News and Opinion from Sisters, Oregon

Chamber will move into old library

The Sisters Area Chamber of Commerce will relocate its Visitors Center and offices to the old library building on the corner of Main Avenue and Spruce Street.

The city council voted 4-1 last week to allow the chamber to lease the facility for $750 per month.

The chamber will be allowed to lease the building for the next five years and it will have the chance to renew the lease for another five years if approved by the city council after the first contract period is expired.

"It's a nicer building and as a representation of the community we felt that the library building is more appropriate," Chamber Director Cheryl Mills said.

Since a new library was built last year, the old library has been left vacant.

The old library building was built in 1988 through a $195,000 grant from the federal government, City Manager Eileen Stein said.
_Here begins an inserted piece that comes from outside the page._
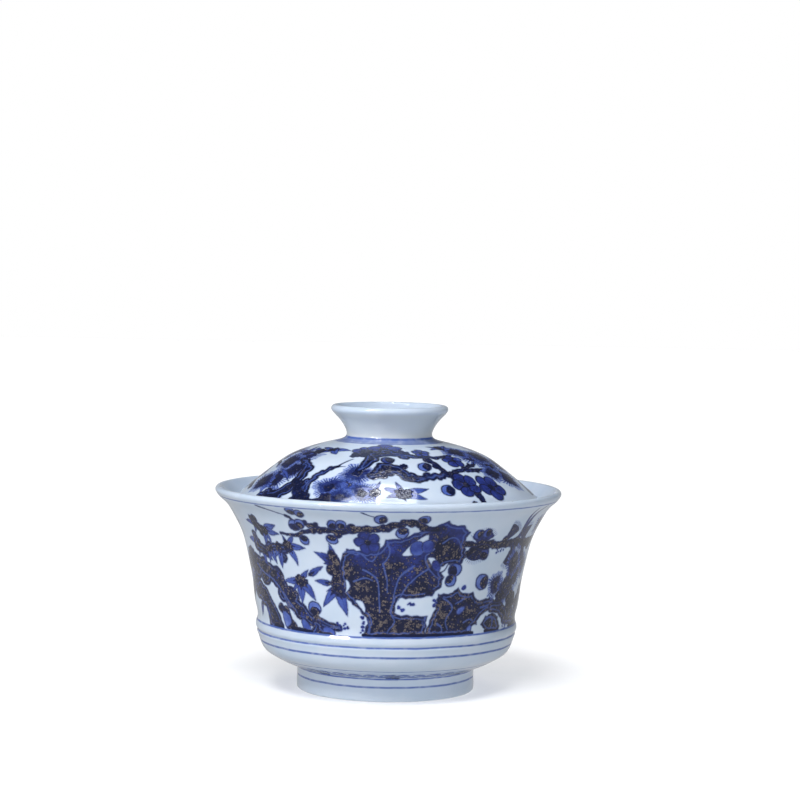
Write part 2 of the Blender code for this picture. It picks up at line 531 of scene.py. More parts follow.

Part of the provision for obtaining that grant required the city to operate that building as a library until 2008, she said.

"It was a significant amount of money and we must continue operating as a library for the next two years or we will have to pay back that grant," Stein said.

The chamber will offer resource material to check-out, so it will operate in a "library spirit," which will satisfy the provisions in the grant, Stein said.

Councilor Lon Kellstrom voted in opposition because, he said, the city did not charge them enough for leasing the building.

"It wasn't a good transaction," he said. "Now the taxpayers will have to pay and there's no provision to increase their rent for the next five years."

The city will have to pay property taxes for the old library building since it is now operating again, Kellstrom said. The property taxes the city will now have to pay takes money from taxpayers, he said.

The federal grant the city received to build the library in 1988 is no longer operating under the auspices of the federal government. The responsibilities for the provisions under the grant now belong to the state.

According to Kellstrom, that makes paying back the grant problematic.

"If we did have to pay back the grant, who would you give the money to?" Kellstrom said. "The federal program that allowed the city to build the library is no longer around."

The chamber will share the old library space with Community Action Team of Sisters and the Sisters Country Historical Society, which will also make resource material available for the community to check-out.